Muchísimos siglos antes de Cristo, Madrid fue como el Nueva York o el Tokio del Paleolítico y ninguna estación europea gana en riqueza, extensión e interés a la madrileña, hasta el punto de que se la conoce como la Capital del Paleolítico Europeo. Su río, el pequeño Manzanares —antiguo Guad-a-rambla, que significa «río de los arenales» o «de las arenas»— fue hace miles de años un caudaloso y anchuroso río, con unas enormes riberas llenas de exuberante y rica vegetación que llegaban, imagínense ustedes, hasta los aledaños de la actual Gran Vía y donde pastaban los rebaños de enormes bestias que acudían a sus orillas a beber y comer hasta satisfacer sus colosales apetitos.

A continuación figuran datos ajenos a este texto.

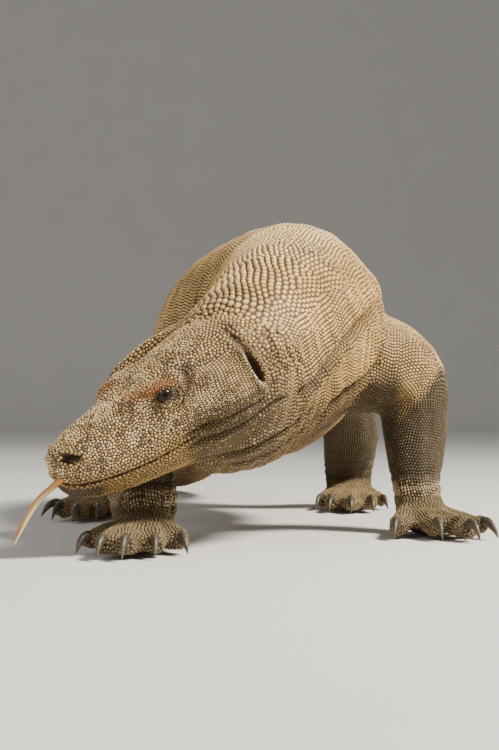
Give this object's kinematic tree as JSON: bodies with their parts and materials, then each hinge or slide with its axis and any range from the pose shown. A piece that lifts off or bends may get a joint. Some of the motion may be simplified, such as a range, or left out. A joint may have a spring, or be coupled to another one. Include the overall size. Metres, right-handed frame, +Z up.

Podríamos decir que Madrid era entonces, permítanme el símil cinematográfico, el Parque Jurásico de Europa.

El Madrid fortaleza

 Atalaya árabe de poderosas murallas, erigido por el Emir Muhammad I a mediados del siglo ix en el mismo sitio donde ahora se levanta la majestuosa y barroca mole del Palacio Real y núcleo primigenio de lo que sería, con el correr de los siglos, la capital de las Españas.

 

El Madrid morisco

La medina llamada Maŷrīṭ —es decir, «agua abundante» o «vena rica de agua»—, surgida a las afueras de la ciudadela fortificada, hace su aparición en el ámbito histórico del siglo x, con sus callejuelas tortuosas, misteriosos adarves y deliciosas plazuelas y encerrada bajo la sombra protectora del cinturón amurallado que conformaba el segundo recinto fortificado madrileño.